L'aéropostale des lettres
Lhomme en son temps et en son lieu 1

9 mai 2022 par

Philosophie

L’homme en son temps et en son lieu

  • Auteur : Bernard Charbonneau
  • Date parution : 24/05/2017
  • Difficulté : 1 / 5
  • Note : 5 / 5
  • ISBN : 979-10-96562-07-7
  • Edition : R&N

Dans cet article dont la hauteur dépasse celle des sphères terrestres et savamment introduit par la préface de Jean Bernard-Maugiron, Bernard Charbonneau explore ces deux dimensions mystérieuses bornant notre existence au cœur de l’incommensurable dont on évalue aisément le caractère sans pouvoir en comprendre le sens. Tandis que l’espace s’étend autour de l’homme, enroulant de son étreinte le vivant et l’inerte, le temps reste inlassablement piégé dans l’éternel instant du présent, irrévocablement cerné par l’éternité du passé et du futur, transperçant de ses aiguilles les passagères matérialités du monde.

 

« Ayant accepté d’être un homme, il me faut bien vivre dans le temps.
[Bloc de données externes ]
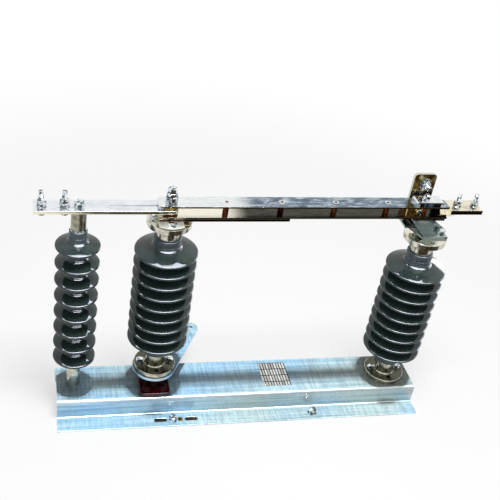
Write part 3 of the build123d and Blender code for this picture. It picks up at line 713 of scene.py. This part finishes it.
def bladeRivets():
    # copper rivets over and under each spacer, their heads flush in a bright spun ring
    size = {"head": [(3.8, 0), (3.8, 0.5), (2.66, 0.9), (0, 0.9)], "inner": 4.0, "outer": 7.0, "high": 0.5}
    ends = ((heights("upper_blade_strap")[1], 0), (heights("lower_blade_strap")[0], 180))
    mesh = bmesh.new()
    rings = bmesh.new()
    for k in range(1, 5):
        low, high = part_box(f"blade_spacer_{k}")
        for height, tilt in ends:
            move = facing((low.x + high.x) / 2 / mm, 0, height, tilt)
            addTurned(mesh, size["head"], steps=24, move=move)
            addRing(rings, size["inner"], size["outer"], 0, size["high"], move)
    finishPiece("blade_rivet_rings", rings, "tin", "rotor")
    return finishPiece("blade_rivets", mesh, "rivet", "rotor", sharp=60)


def discSprings():
    # stack of disc springs under the hinge's washer, each cone turned against the next
    size = {"inner": 6.4, "outer": 14.0, "thick": 1.5, "cone": 0.7, "count": 5, "gap": 0.1}
    low, high = heights("hinge_springs")
    mesh = bmesh.new()
    for k in range(size["count"]):
        base = low + k * (high - low) / size["count"] + size["gap"]
        inside, outside = (base + size["cone"], base) if k % 2 else (base, base + size["cone"])
        addTurned(mesh, [(size["inner"], inside), (size["outer"], outside),
                         (size["outer"], outside + size["thick"]), (size["inner"], inside + size["thick"]),
                         (size["inner"], inside)], steps=48, move=facing(hingeX, 0, 0))
    piece = finishPiece("hinge_disc_springs", mesh, "zinc", "rotor")
    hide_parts("hinge_springs")
    return piece


def pressureBolt():
    # bolt that squeezes the blade: head below, then washer, nut and threaded end above
    size = dict(m10, washer=23, head=5.0, threadPastNut=3.6, shankEnd=0.4, spin=22)
    low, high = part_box("pressure_bolt")
    x = (low.x + high.x) / 2 / mm
    top = heights("upper_pressure_plate")[1]
    bottom = heights("lower_pressure_plate")[0]
    shank = size["thread"] / 2
    shankTop = top + size["shankEnd"]
    mesh = bmesh.new()
    addWasherAndNut(mesh, size, facing(x, 0, top), facing(x, 0, top, 0, size["spin"]))
    addThread(mesh, size["thread"], size["pitch"], gap["underThread"],
              size["washerThick"] + size["nut"] + size["threadPastNut"], facing(x, 0, top))
    addTurned(mesh, [(0, bottom), (shank, bottom), (shank, shankTop), (0, shankTop)], steps=32,
              move=facing(x, 0, 0))
    addHexagon(mesh, size["flats"], 0, size["head"], facing(x, 0, bottom, 180, size["spin"]))
    piece = finishPiece("pressure_bolt_and_nut", mesh, "zinc", "rotor")
    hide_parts("pressure_bolt")
    return piece


def stopBolt():
    # adjusting bolt of the blade's stop: large washers either side, nut and threaded end in front
    size = dict(m12, washer=30, washerThick=3.0, nut=8.0, threadFrom=-8.0, spin=10)
    low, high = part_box("stop_bolt")
    plateLow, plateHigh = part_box("stop_plate")
    x, z = (low.x + high.x) / 2 / mm, (low.z + high.z) / 2 / mm
    front, back = plateLow.y / mm, plateHigh.y / mm
    mesh = bmesh.new()
    toFront = facing(x, front, z, 90, size["spin"])
    toBack = facing(x, back, z, -90, size["spin"])
    addWasherAndNut(mesh, size, toFront, toFront)
    addThread(mesh, size["thread"], size["pitch"], size["threadFrom"], front - low.y / mm, toFront)
    addRing(mesh, size["hole"] / 2, size["washer"] / 2, 0, size["washerThick"], toBack)
    addHexagon(mesh, size["flats"], size["washerThick"], high.y / mm - back, toBack)
    piece = finishPiece("stop_bolt_and_nut", mesh, "zinc", "frame")
    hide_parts("stop_bolt")
    return piece


def endBlockScrews():
    # socket screws in the front and back faces of the blade's end block
    size = {"radius": 6.5, "high": 5.5, "edge": 0.7, "socket": 3.2, "deep": 3.5, "fromEnd": 13, "aboveMiddle": 4}
    low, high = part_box("blade_end_block")
    x = high.x / mm - size["fromEnd"]
    z = (low.z + high.z) / 2 / mm + size["aboveMiddle"]
    outline = [(size["radius"], 0), (size["radius"], size["high"] - size["edge"]),
               (size["radius"] - size["edge"], size["high"]), (size["socket"], size["high"]),
               (size["socket"], size["high"] - size["deep"]), (0, size["high"] - size["deep"])]
    mesh = bmesh.new()
    addTurned(mesh, outline, steps=40, move=facing(x, low.y / mm, z, 90))
    addTurned(mesh, outline, steps=40, move=facing(x, high.y / mm, z, -90))
    return finishPiece("end_block_screws", mesh, "zinc", "rotor")


made += [crimpRings(), earthEyelets(), plateRivets(), bladeRivets(), discSprings(), pressureBolt(), stopBolt(),
         endBlockScrews()]
print("fasteners made:", len(made))


# Camera at the photograph's viewing angle, in metres and degrees

view = {"place": (-0.5593, -1.5737, 1.5712), "yaw": 14.482, "pitch": 34.150, "roll": 7.766, "focalPixels": 835.9,
        "imagePixels": 500, "middlePixel": 200, "sensor": 36.0}
yaw, pitch, roll = (math.radians(view[key]) for key in ("yaw", "pitch", "roll"))
forward = Vector((math.sin(yaw) * math.cos(pitch), math.cos(yaw) * math.cos(pitch), -math.sin(pitch)))
levelRight = Vector((math.cos(yaw), -math.sin(yaw), 0))
levelUp = levelRight.cross(forward)
right = math.cos(roll) * levelRight + math.sin(roll) * levelUp
up = -math.sin(roll) * levelRight + math.cos(roll) * levelUp
camera = sceneObject("camera", bpy.data.cameras.new("camera"))
camera.matrix_world = Matrix((
    (right.x, up.x, -forward.x, view["place"][0]),
    (right.y, up.y, -forward.y, view["place"][1]),
    (right.z, up.z, -forward.z, view["place"][2]),
    (0, 0, 0, 1)))
camera.data.sensor_width = view["sensor"]
camera.data.lens = view["focalPixels"] / view["imagePixels"] * view["sensor"]
camera.data.shift_x = (view["imagePixels"] / 2 - view["middlePixel"]) / view["imagePixels"]
bpy.context.scene.camera = camera


# Studio: pale floor, white surroundings, soft lamps; in metres

def seenShare(tree):
    # 1 for what the camera sees, straight, in a reflection or through glass, else 0
    path = addNode(tree, "ShaderNodeLightPath")
    share = path.outputs["Is Camera Ray"]
    for ray in ("Is Glossy Ray", "Is Transmission Ray"):
        share = addNode(tree, "ShaderNodeMath", {"operation": "ADD", "use_clamp": True},
                        {0: share, 1: path.outputs[ray]})
    return share


def paleFloor():
    # painted studio floor: part paint near the object, so that it keeps the shadow, and plain white far out
    size = {"half": 14.0, "sunk": 0.0004, "keepShadowTo": 0.9, "whiteFrom": 2.2, "whiteShare": 0.6}
    material, tree, place = newMaterial("paleStudioPaint")
    far = addNode(tree, "ShaderNodeVectorMath", {"operation": "LENGTH"}, {0: place})
    fade = addNode(tree, "ShaderNodeMapRange",
                   {"interpolation_type": "SMOOTHSTEP", "From Min": size["keepShadowTo"],
                    "From Max": size["whiteFrom"], "To Min": size["whiteShare"]}, {"Value": far})
    share = addNode(tree, "ShaderNodeMath", {"operation": "MULTIPLY"}, {0: fade, 1: seenShare(tree)})
    paint = addNode(tree, "ShaderNodeBsdfPrincipled", {"Base Color": "#efefef", "Roughness": 0.7,
                                                       "Specular IOR Level": 0.2})
    white = addNode(tree, "ShaderNodeEmission", {"Color": "#ffffff", "Strength": 1.0})
    mix = addNode(tree, "ShaderNodeMixShader", {}, {0: share, 1: paint, 2: white})
    addNode(tree, "ShaderNodeOutputMaterial", {}, {"Surface": mix})
    mesh = bmesh.new()
    bmesh.ops.create_grid(mesh, x_segments=8, y_segments=8, size=size["half"])
    floor = sceneMesh("studioFloor", mesh, material)
    floor.location.z = -size["sunk"]


def surroundings():
    # white to the camera and in reflections, softer as fill light
    light = {"fill": 0.5}
    world = bpy.data.worlds.new("studio")
    bpy.context.scene.world = world
    world.use_nodes = True
    tree = world.node_tree
    tree.nodes.clear()
    share = seenShare(tree)
    white = addNode(tree, "ShaderNodeBackground", {"Color": "#ffffff", "Strength": 1.0})
    fill = addNode(tree, "ShaderNodeBackground", {"Color": "#ffffff", "Strength": light["fill"]})
    mix = addNode(tree, "ShaderNodeMixShader", {}, {0: share, 1: fill, 2: white})
    addNode(tree, "ShaderNodeOutputWorld", {}, {"Surface": mix})


def darkCard(name, corners, height):
    # a level card, matt brown with a faint mottle
    sizes = {"mottle": 200 * mm}
    material, tree, place = newMaterial(name + "MattCard")
    mottle = addNode(tree, "ShaderNodeTexNoise", {"Scale": 1 / sizes["mottle"], "Detail": 3.0}, {"Vector": place})
    tone = addNode(tree, "ShaderNodeValToRGB", {"stops": [(0.35, "#2b271f"), (0.65, "#5a5140")]}, {"Fac": mottle})
    shader = addNode(tree, "ShaderNodeBsdfDiffuse", {}, {"Color": tone})
    addNode(tree, "ShaderNodeOutputMaterial", {}, {"Surface": shader})
    mesh = bmesh.new()
    mesh.faces.new([mesh.verts.new((x, y, height)) for x, y in corners])
    card = sceneMesh(name, mesh, material)
    return card


def darkFlag():
    # lies in front and is seen only in reflections: it draws the dark edges
    size = {"corners": [(-0.5, -1.75), (1.3, -1.75), (1.3, -0.42), (-0.3, -0.42)], "height": 0.012}
    flag = darkCard("darkFlag", size["corners"], size["height"])
    flag.visible_camera = False
    flag.visible_diffuse = False
    flag.visible_shadow = False
    flag.visible_transmission = False


def paintedShadeUnderlay():
    # lies under the base: a dark card for painted shade, which the slots in its flanges show
    size = {"inset": 5 * mm, "height": -0.0002}
    low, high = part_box("base_channel")
    left, right, front, back = (low.x + size["inset"], high.x - size["inset"], low.y + size["inset"],
                                high.y - size["inset"])
    darkCard("paintedShadeUnderlay", [(left, front), (right, front), (right, back), (left, back)], size["height"])


def sheetSun():
    # light from straight above that shows on the galvanised sheet alone: the posts and the blade shade the web
    light = {"degrees": 4, "strength": 15.5, "colour": (0.76, 0.9, 1.0)}
    lamp = bpy.data.lights.new("sheetSun", "SUN")
    lamp.angle = math.radians(light["degrees"])
    lamp.energy = light["strength"]
    lamp.color = light["colour"]
    sheetOnly = bpy.data.collections.new("sheetOnly")
    sheetOnly.objects.link(nodes["base_channel"])
    sheetOnly.objects.link(nodes["crank_lever"])
    sceneObject("sheetSun", lamp).light_linking.receiver_collection = sheetOnly


def softLamp(name, place, target, width, height, watts):
    lamp = bpy.data.lights.new(name, "AREA")
    lamp.shape = "RECTANGLE"
    lamp.size = width
    lamp.size_y = height
    lamp.energy = watts
    holder = sceneObject(name, lamp)
    holder.location = place
    holder.rotation_mode = "QUATERNION"
    holder.rotation_quaternion = (Vector(target) - Vector(place)).to_track_quat("-Z", "Y")
    return holder


keyLamp = {"place": (0.1, -0.6, 2.9), "target": (0, 0, 0.3), "width": 1.1, "height": 0.8, "watts": 60}
# the reflections of these panels show in the rubber alone; radiance is watts over pi times the panel's area
panels = {
    "overheadPanel": {"place": (-0.1, 0.15, 3.0), "target": (-0.1, 0.15, 0.0), "width": 3.0, "height": 2.3,
                      "radiance": 22},
    "frontPanel": {"place": (0.6, -2.75, 3.0), "target": (0.6, -2.75, 0.0), "width": 5.2, "height": 3.5,
                   "radiance": 30},
    "rightPanel": {"place": (4.2, 1.6, 1.0), "target": (0.0, 0.0, 0.45), "width": 4.6, "height": 1.7,
                   "radiance": 9},
}
panelColour = (0.84, 0.87, 1.0)

paleFloor()
surroundings()
darkFlag()
paintedShadeUnderlay()
sheetSun()
softLamp("keyLamp", **keyLamp)
rubberOnly = bpy.data.collections.new("rubberOnly")
for piece in shedPieces:
    rubberOnly.objects.link(piece)
for name, panel in panels.items():
    watts = panel["radiance"] * math.pi * panel["width"] * panel["height"]
    holder = softLamp(name, panel["place"], panel["target"], panel["width"], panel["height"], watts)
    holder.data.color = panelColour
    holder.visible_diffuse = False
    holder.light_linking.receiver_collection = rubberOnly
bpy.context.scene.view_settings.view_transform = "Standard"
print("studio made")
Et vivre ne se réduit pas à l’automatisme d’une formule, c’est un art de dominer les contraires : à la fois libre à l’instant, et délivré de lui. Il me faut le temps d’être un homme ; le civilisé qui traque les secondes ne l’est pas plus que le primitif somnolent dans la stagnation des siècles. Demain, il sera trop tard, chaque seconde m’est comptée, et pourtant je ne peux cueillir ce fruit hors de saison. »

 

À l’heure où l’espace se ferme et s’uniformise en un gigantesque cimetière de l’être au profit de l’avoir, le temps accélère à une cadence frénétique, insoutenable. L’homme qui en aurait terminé de l’histoire passée comme future et fait de tout lieu son égal se déplacerait alors dans un quadrillage sans horizon au sein duquel l’accélération permanente du temps — perceptible par une humanité aussi bien individuelle qu’espèce, qui vieillit sans comprendre qu’elle ne peut être immortelle ni vivre en tout lieu — annonce le chaotique ressac de la lame de fond spatio-temporelle qui toujours a emporté l’homme dans le flot dissolvant du devenir.

 

« Mais, avec les années, l’individu réalise que, non seulement le temps s’enfuit, mais qu’il s’enfuit d’un mouvement accéléré. La nuit d’amour dont l’aube semblait ne jamais devoir se lever n’est plus qu’un bref instant de rêve entre le jour et le jour ; du printemps au printemps, les saisons sont plus courtes que ne l’étaient les heures. Vient même un âge qui réalise la disparition du présent, qui ne peut plus dire : je vis, mais : j’ai vécu ; où rien n’est sûr, sinon que tout est déjà fini. »

 

L’homme en son temps et en son lieu de Bernard Charbonneau est une évidence : celle des limites que nous posent ces deux conditions indépassables. Loin de fuir à contre-courant dans le vain espoir d’aplanir le temps et l’espace, l’homme libre est alors celui qui en accepte le cadre, c’est-à- dire qui se tient immobile dans le déferlement de l’air du temps, ancré en un lieu profond, relief dans lequel il s’est enraciné, puis acceptant sa finitude sous l’infinité poussiéreuse du ciel.